Roma, 19 dicembre 2018 - L’accordo c’è. Sia pure a livello tecnico. Ed è stato messo a punto al termine di due estenuanti giorni di trattativa fra Roma e Bruxelles, mentre oggi arriverà la decisione ufficiale. Il deficit nominale resta al 2,04%, ultima trincea del governo. Ma quello "strutturale", ovvero la variazione al netto del ciclo economico e delle entrate una tantum, si ridurrà dello 0,2%. Come? A fare il miracolo due novità: la trasformazione degli interventi sulle pensioni da strutturali a temporanei. E il ritocco al ribasso del tasso di crescita, dall’1,5% all’1%.

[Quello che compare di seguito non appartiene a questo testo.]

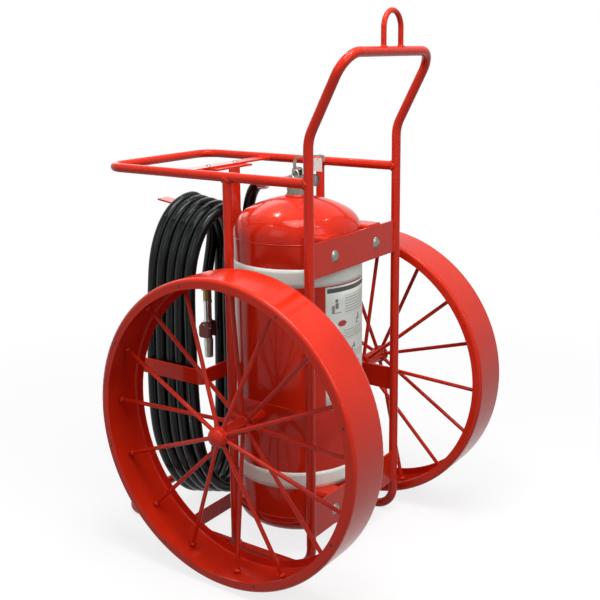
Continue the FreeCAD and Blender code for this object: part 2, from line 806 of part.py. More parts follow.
def build_pull_pin():
    pin_y, pin_z = pull_pin_place()
    outer = lever_width / 2 + rest_gap + ear_wall
    ring_x = -outer - 11.0
    pin = rod(pull_pin_radius, (ring_x - 3.5, pin_y, pin_z), (outer + 2.5, pin_y, pin_z))
    eye = rod(pull_ring_wire + 0.3, (ring_x, pin_y - 5, pin_z), (ring_x, pin_y + 5, pin_z))
    ring = along_x(hoop(pull_ring_radius, pull_ring_wire), ring_x, pin_y, pin_z - pull_ring_radius)
    save("pull_pin", pin.cut(eye), ring)


def build_gauge(stem_end):
    front = axle_y - gauge_back - 4.0
    back = front + gauge_depth
    case = lathe([
        (0, 0), (gauge_radius, 0, 2.0), (gauge_radius, gauge_depth), (gauge_radius - gauge_wall, gauge_depth),
        (gauge_radius - gauge_wall, gauge_wall), (0, gauge_wall),
    ])
    case = along_y(case, 0, back, port_z, -1)
    case = case.fuse(rod(gauge_stem_radius, (0, back, port_z), (0, stem_end, port_z))).removeSplitter()
    dial_y = front + 5.0
    hub = 2.2
    arbor = 0.9
    case = case.cut(rod(arbor + running_gap, (0, dial_y, port_z), (0, back + 1.0, port_z)))
    save("gauge_case", case)
    inside = gauge_radius - gauge_wall - fit_gap
    dial = sleeve(inside, arbor + running_gap, (0, dial_y, port_z), (0, dial_y + 0.8, port_z))
    save("gauge_dial", dial)
    pointer_y = dial_y - 0.4
    needle = rod(hub, (0, pointer_y - 0.6, port_z), (0, pointer_y, port_z))
    needle = needle.fuse(block((-0.6, 0.6), (pointer_y - 0.6, pointer_y), (port_z - 4.0, port_z + needle_length)))
    needle = needle.fuse(rod(arbor, (0, pointer_y - 0.6, port_z), (0, back, port_z)))
    save("gauge_needle", needle.removeSplitter())
    lens = rod(inside, (0, front, port_z), (0, front + 1.8, port_z))
    save("gauge_lens", lens)


def outlet_placed(shape):
    # the outlet slopes down from the valve and turns towards the hose's drop
    sloped = turned(shape, -outlet_drop, (0, tank_y, port_z), (1, 0, 0))
    return turned(sloped, -outlet_turn, (0, tank_y, 0))


def outlet_point(reach, below=0.0):
    # a place on the outlet's line, or below it, measured from the valve's axis
    turn = math.radians(outlet_turn)
    drop = math.radians(outlet_drop)
    level = reach * math.cos(drop)
    return (level * math.sin(turn), tank_y + level * math.cos(turn), port_z - reach * math.sin(drop) - below)


def pipe_end():
    return outlet_boss_reach - socket_depth() + outlet_pipe_length


def build_outlet():
    start = tank_y + outlet_boss_reach - socket_depth()
    end = tank_y + pipe_end()
    pipe_piece = sleeve(outlet_pipe_radius, outlet_bore + 1.0, (0, start, port_z), (0, end, port_z))
    save("outlet_pipe", outlet_placed(pipe_piece))
    socket = hose_radius + rest_gap
    coupling = along_y(lathe([
        (outlet_bore + 1.0, 0), (outlet_pipe_radius + 5.0, 0, 1.5), (outlet_pipe_radius + 5.0, 10.0),
        (socket + socket_wall, 10.0, 1.5), (socket + socket_wall, coupling_length, 1.0),
        (socket, coupling_length), (socket, 14.0), (outlet_bore + 1.0, 14.0),
    ]), 0, end, port_z)
    save("outlet_coupling", outlet_placed(coupling))


def hose_tube(points, label):
    # straight runs with the largest arcs that their lengths allow
    places = [Vector(*point) for point in points]
    radii = []
    for before, corner, after in zip(places, places[1:], places[2:]):
        turn = math.pi - (before - corner).getAngle(after - corner)
        run = min((before - corner).Length, (after - corner).Length)
        radii.append(0.45 * run / math.tan(turn / 2))
    print(label, "radii", [round(radius) for radius in radii])
    path = rounded_wire(points, radii)
    tube = pipe(path, hose_radius)
    print(label, "length", round(path.Length), "volume ratio",
          round(tube.Volume / (math.pi * hose_radius ** 2 * path.Length), 4))
    return tube


def coil_crown():
    # the innermost turn rests on both edges of the flat hook
    inner_half = coil_half - hose_radius
    inner_height = coil_crown_height - hose_radius
    sag = inner_height * (1 - math.sqrt(1 - (carrier_width / 2 / inner_half) ** 2))
    return hook_top + rest_gap + sag + hose_radius


def coil_outline(offset):
    half = coil_half + offset
    top_height = coil_crown_height + offset
    base_height = coil_base_height + offset
    top_centre = coil_crown() - coil_crown_height
    base_centre = coil_base_z + coil_base_height
    edges = []
    for centre, height, way in ((top_centre, top_height, 1), (base_centre, base_height, -1)):
        ellipse = Part.Ellipse(Vector(0, 0, centre), height, half)
        ellipse.Axis = Vector(0, -way, 0)
        ellipse.XAxis = Vector(0, 0, way)
        edges.append(ellipse.toShape(-math.pi / 2, math.pi / 2))
    for side in (-1, 1):
        edges.append(Part.LineSegment(Vector(side * half, 0, base_centre), Vector(side * half, 0, top_centre)).toShape())
    return Part.Wire(Part.__sortEdges__(edges))


def build_hose():
    # the lead leaves the outlet, bends down behind the strap and joins the coil;
    # the tail leaves the coil's front turn and ends in the nozzle
    start = pipe_end() + 14.0
    lead = [
        outlet_point(start),
        outlet_point(start + 28.0),
        outlet_point(start + 56.0, 15.0),
        outlet_point(start + 72.5, 40.0),
        (61, strap_y - 1.0, port_z - 127.0),
        (64, strap_y + 1.0, port_z - 190.0),
        (80, strap_y + 9.0, port_z - 330.0),
        (122, strap_y + 30.0, port_z - 490.0),
        (160, strap_y + 50.0, port_z - 620.0),
    ]
    tail = [
        (nozzle_side + 36.0, hose_y + 1, nozzle_top + 200.0),
        (nozzle_side + 20.0, hose_y + 2, nozzle_top + 138.0),
        (nozzle_side + 6.5, hose_y + 1, nozzle_top + 76.0),
        (nozzle_side, hose_y, nozzle_top + 36.0),
        (nozzle_side, hose_y, nozzle_top),
    ]
    lead_tube = hose_tube(lead, "lead")
    tail_tube = hose_tube(tail, "tail")
    save("hose_lead", lead_tube)
    save("hose_tail", tail_tube)
    ring = Part.Face([coil_outline(hose_radius), coil_outline(-hose_radius)])
    low = axle_y + coil_back - hose_radius
    length = coil_front - coil_back + 2 * hose_radius
    save("hose_coil", moved(ring.extrude(Vector(0, length, 0)), y=low))


def build_carrier():
    middle = axle_y + crossbar_ahead
    reach = frame_half - tube_radius + 3.0
    bar = block((-reach, reach), (middle - crossbar_width / 2, middle + crossbar_width / 2),
                (crossbar_low, crossbar_top))
    flange_low = crossbar_low - carrier_wall
    flange = block((-strap_flange_half, strap_flange_half), (strap_y, strap_y + strap_flange_reach),
                   (flange_low, crossbar_low))
    strap = block((-carrier_width / 2, carrier_width / 2), (strap_y, strap_y + carrier_wall),
                  (strap_foot_z, crossbar_low)).fuse(flange).removeSplitter()
    bolts = []
    nuts = []
    for side in (-1, 1):
        x = side * crossbar_bolt_half
        rail = rod(tube_radius, (side * frame_half, rear_y, rail_z), (side * frame_half, toe_y, rail_z))
        hole = rod(crossbar_bolt_radius + fit_gap, (x, middle, flange_low - 1), (x, middle, crossbar_top + 1))
        bar = bar.cut(rail).cut(hole)
        strap = strap.cut(hole)
        head = moved(dome_head(crossbar_head_radius, 4.5), x, middle, crossbar_top)
        shank = rod(crossbar_bolt_radius, (x, middle, flange_low - 12.0), (x, middle, crossbar_top))
        bolts.append(head.fuse(shank).removeSplitter())
        nut = hexagon(14.0, 8.0).cut(rod(crossbar_bolt_radius + fit_gap, (0, 0, -1), (0, 0, 9)))
        nuts.append(moved(nut, x, middle, flange_low - 8.0))
    save("hose_crossbar", bar)
    save("hose_strap", strap)
    save("crossbar_bolts", *bolts)
    save("crossbar_nuts", *nuts)
    build_hook()
    build_cradle()
    build_bottom_bar()


def build_hook():
    tip_y = axle_y + hook_reach
    knee_y = tip_y - hook_tip_length
    rise = hook_tip_length * math.tan(math.radians(hook_tip_tilt))
    start = strap_y + carrier_wall
    low = hook_top - carrier_wall
    # drawn in XZ as seen from the side, then turned so that its length lies on Y
    side_view = outline([
        (start, low), (knee_y, low, 60.0), (tip_y, low + rise), (tip_y, hook_top + rise),
        (knee_y, hook_top, 60.0), (start, hook_top),
    ])
    hook = turned(side_view.extrude(Vector(0, -carrier_width, 0)), 90)
    save("hose_hook", moved(hook, x=-carrier_width / 2))


def build_cradle():
    # flat bar bent to a U round the coil, on the strap's rear face
    inner = cradle_half - carrier_wall
    back = strap_y - carrier_wall
    tip = axle_y + cradle_reach
    plan = [
        (-cradle_half, tip), (-cradle_half, back, cradle_bend + carrier_wall),
        (cradle_half, back, cradle_bend + carrier_wall), (cradle_half, tip),
        (inner, tip), (inner, strap_y, cradle_bend), (-inner, strap_y, cradle_bend), (-inner, tip),
    ]
    # drawn in XZ, then laid flat in XY
    face = turned(outline(plan), -90, axis=(1, 0, 0))
    cradle = face.extrude(Vector(0, 0, carrier_width))
    save("hose_cradle", moved(cradle, z=cradle_low))


def build_bottom_bar():
    front = strap_y + carrier_wall
    reach = frame_half - tube_radius + 3.0
    bar = block((-reach, reach), (front, front + carrier_wall), (bottom_bar_low, bottom_bar_low + carrier_width))
    for side in (-1, 1):
        bar = bar.cut(rod(tube_radius, (side * frame_half, rear_y, tube_radius), (side * frame_half, toe_y, tube_radius)))
    save("hose_bottom_bar", bar)


def build_nozzle():
    def placed(shape):
        return moved(shape, nozzle_side, hose_y)

    shank_low = nozzle_top - shank_length
    body_low = shank_low - nozzle_body_length
    tip_low = body_low - tip_length
    ball_z = nozzle_top - ball_drop
    socket = hose_radius + rest_gap
    coupling = lathe([
        (tip_bore, shank_low), (shank_radius, shank_low, 1.0), (shank_radius, nozzle_top - 10.0),
        (socket + socket_wall, nozzle_top - 8.0, 1.0), (socket + socket_wall, nozzle_top + socket_length, 1.0),
        (socket, nozzle_top + socket_length), (socket, nozzle_top), (tip_bore, nozzle_top),
    ])
    save("nozzle_coupling", placed(coupling))

    swell = ball_seat_radius
    ball_seat = ball_radius + 0.5
    body = lathe([
        (tip_bore, body_low), (nozzle_body_radius, body_low), (nozzle_body_radius, ball_z - swell, 3.0),
        (swell, ball_z - 0.6 * swell, 4.0), (swell, ball_z + 0.6 * swell, 4.0),
        (nozzle_body_radius, ball_z + swell, 3.0), (nozzle_body_radius, shank_low - 12.0),
        (shank_radius + 1.0, shank_low - 10.0, 1.0), (shank_radius + 1.0, shank_low), (tip_bore, shank_low),
    ])
    cavity = rod(ball_radius + running_gap, (0, 0, ball_z - ball_seat), (0, 0, ball_z + ball_seat))
    trunnion_way = rod(trunnion_radius + running_gap, (-bail_half, 0, ball_z), (bail_half, 0, ball_z))
    save("nozzle_body", placed(body.cut(cavity).cut(trunnion_way)))

    # closed at rest: the ball's bore lies across the flow
    cheek_outer = bail_half
    ball = Part.makeSphere(ball_radius, Vector(0, 0, ball_z))
    ball = ball.common(rod(ball_radius, (0, 0, ball_z - 0.8 * ball_radius), (0, 0, ball_z + 0.8 * ball_radius)))
    ball = ball.cut(rod(ball_bore, (0, -2 * ball_radius, ball_z), (0, 2 * ball_radius, ball_z)))
    for side in (-1, 1):
        ball = ball.fuse(rod(trunnion_radius, (side * (ball_bore + 2.0), 0, ball_z), (side * cheek_outer, 0, ball_z)))
    save("shutoff_ball", placed(ball))
    build_bail(placed, ball_z)

    tip = lathe([
        (tip_bore, body_low), (tip_radius, body_low, 1.0), (tip_mouth_radius, tip_low, 2.0), (tip_bore - 2.0, tip_low),
    ])
    save("nozzle_tip", placed(tip))


def build_bail(placed, ball_z):
    # two cheeks on the ball's trunnions and a cross grip at their far end
    high = 9.0
    low = high - bail_length
    back = -19.0
    cheek = outline([(back, low, 6.0), (back, high, 8.0), (bail_depth - 14.0, high, 8.0),
                     (bail_depth, high - 18.0, 8.0), (bail_depth, low, 8.0)])
    cheek = turned(cheek.extrude(Vector(0, bail_wall, 0)), 90)
    left = moved(cheek, x=-bail_half + bail_wall, z=ball_z)
    right = moved(cheek, x=bail_half, z=ball_z)
    grip = block((-bail_half + 1.0, bail_half - 1.0), (bail_depth - 6.0, bail_depth - 1.5),
                 (ball_z + low + 9.0, ball_z + low + 21.0))
    bail = left.fuse(right).fuse(grip).removeSplitter()
    bail = bail.cut(rod(trunnion_radius + running_gap, (-bail_half - 1, 0, ball_z), (bail_half + 1, 0, ball_z)))
    save("shutoff_handle", placed(bail))


build_frame()
build_spindles()
build_wheel("left", -1, 0.0)
build_wheel("right", 1, right_wheel_turn)
build_mounting(build_tank())
build_valve()
build_outlet()
build_hose()
build_carrier()
build_nozzle()
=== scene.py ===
import math
import random

import bmesh
import bpy
from mathutils import Matrix, Vector


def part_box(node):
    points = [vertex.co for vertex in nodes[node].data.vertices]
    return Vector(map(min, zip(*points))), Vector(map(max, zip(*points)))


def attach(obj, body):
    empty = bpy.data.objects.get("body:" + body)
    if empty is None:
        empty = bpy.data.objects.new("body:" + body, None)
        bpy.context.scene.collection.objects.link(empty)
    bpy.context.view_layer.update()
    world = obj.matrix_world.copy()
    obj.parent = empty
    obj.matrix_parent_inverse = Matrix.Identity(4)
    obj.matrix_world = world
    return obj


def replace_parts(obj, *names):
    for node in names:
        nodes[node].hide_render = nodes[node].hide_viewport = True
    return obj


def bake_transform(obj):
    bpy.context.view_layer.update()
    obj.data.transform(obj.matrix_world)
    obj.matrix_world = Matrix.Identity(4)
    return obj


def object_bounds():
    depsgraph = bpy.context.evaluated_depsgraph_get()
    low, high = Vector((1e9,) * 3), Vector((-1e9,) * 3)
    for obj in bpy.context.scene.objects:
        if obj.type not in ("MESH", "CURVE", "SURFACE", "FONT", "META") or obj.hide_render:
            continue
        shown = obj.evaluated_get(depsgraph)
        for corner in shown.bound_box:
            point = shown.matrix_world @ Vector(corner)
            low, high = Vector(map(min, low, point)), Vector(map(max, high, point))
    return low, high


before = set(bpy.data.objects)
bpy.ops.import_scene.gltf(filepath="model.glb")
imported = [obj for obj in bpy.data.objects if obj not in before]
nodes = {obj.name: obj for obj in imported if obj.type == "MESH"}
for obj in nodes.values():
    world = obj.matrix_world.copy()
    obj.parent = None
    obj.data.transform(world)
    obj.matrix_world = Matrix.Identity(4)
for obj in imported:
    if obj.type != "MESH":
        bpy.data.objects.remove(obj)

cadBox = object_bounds()
random.seed(7)
print("stage: frame loaded,", len(nodes), "nodes")

# camera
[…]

Quanto basta per aumentare il cosiddetto output gap, ovvero la differenza fra il Pil reale e quello potenziale. Per una delle strane alchimie delle regole europee, più è ampio maggiore è la disponibilità di Bruxelles a concedere flessibilità sui conti. Insomma, con la nuova proposta, l’Italia rispetterebbe la regola del deficit, lo sconto concesso sulla riduzione del disavanzo strutturale (dallo 0,6% previsto allo 0,2) sarebbe giustificato dal ciclo economico negativo. Ci sarebbe poi un’ulteriore flessibilità dovuta alle riforme che il governo ha messo in campo: dalla semplificazione della burocrazia alla della giustizia. Oltre allo spostamento degli investimenti contro il dissesto idrogeologico (5 miliardi) al di fuori del perimetro del deficit.

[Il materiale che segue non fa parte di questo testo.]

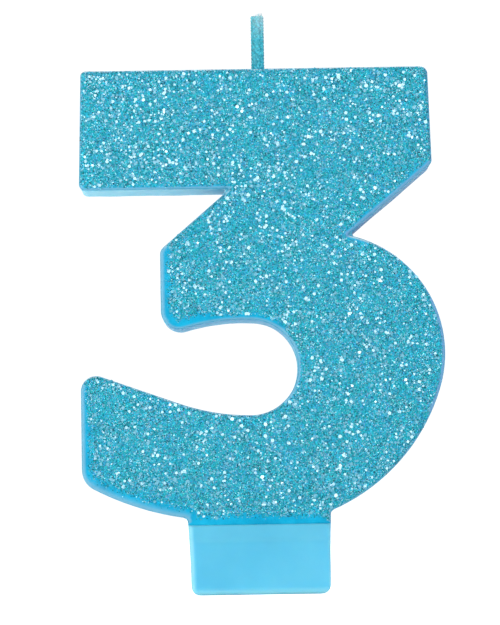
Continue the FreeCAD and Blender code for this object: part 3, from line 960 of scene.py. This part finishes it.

Infine, il debito: il governo si è impegnato a scendere al di sotto del 130% già nel 2019 accelerando le privatizzazioni. Il nodo più difficile è stato, però, quello dei tagli. I 4 miliardi di riduzione della spesa, divisi fifty fifty fra reddito di cittadinanza e Quota 100, non solo sono stati considerati insufficienti. Ma anche con un respiro corto, dal momento che quello risparmiato nel 2019 veniva, di fatto, scaricato sul deficit del 2020. Per Bruxelles, insomma, occorrevano maggiori garanzie. Che, nella versione finale del testo illustrato ieri dal ministro dell’Economia, Giovanni Tria, si sono tradotte in altrettante clausole di garanzia. Come a dire: se i conti non torneranno, il governo è pronto a far scattare l’aumento dell’Iva. Con l’opzione, ovviamente, di renderli graduali rispetto agli impegni già assunti e, soprattutto, selettivi. Ma non basta. Per rassicurare Bruxelles soprattutto sul capitolo delle pensioni, il governo si è detto pronto a spostare le finestre di uscita previste nel 2019 nel caso in cui le richieste per lasciare il lavoro risultassero superiori alle stime. Confermato anche il blocco degli adeguamenti degli assegni Inps per i trattamenti superiori ai 1300 euro netti. Almeno tre miliardi di nuove entrate saranno garantiti dalle dismissioni immobiliari, anche attraverso la leva finanziaria della Cassa Depositi e Prestiti. Un altro miliardo invece da una nuova sforbiciata alle spese dei ministeri e da agevolazioni per le imprese.
LA PAROLA finale, ovviamente, passa ora al collegio della Commissione che, di fatto, dovrebbe fermare la procedura d’infrazione almeno fino a quando non conoscerà, nei dettagli i contenuti della manovra. Se gli impegni saranno rispettati, l’Ecofin del 22 gennaio, dovrebbe accettare la proposta italiana. Ma a Bruxelles c’è anche chi dice che il giudizio resterà sospeso fino ad aprile, quando ci sarà la prima nota di aggiornamento del Def. Si saprà se il governo ha rispettato davvero gli impegni presi.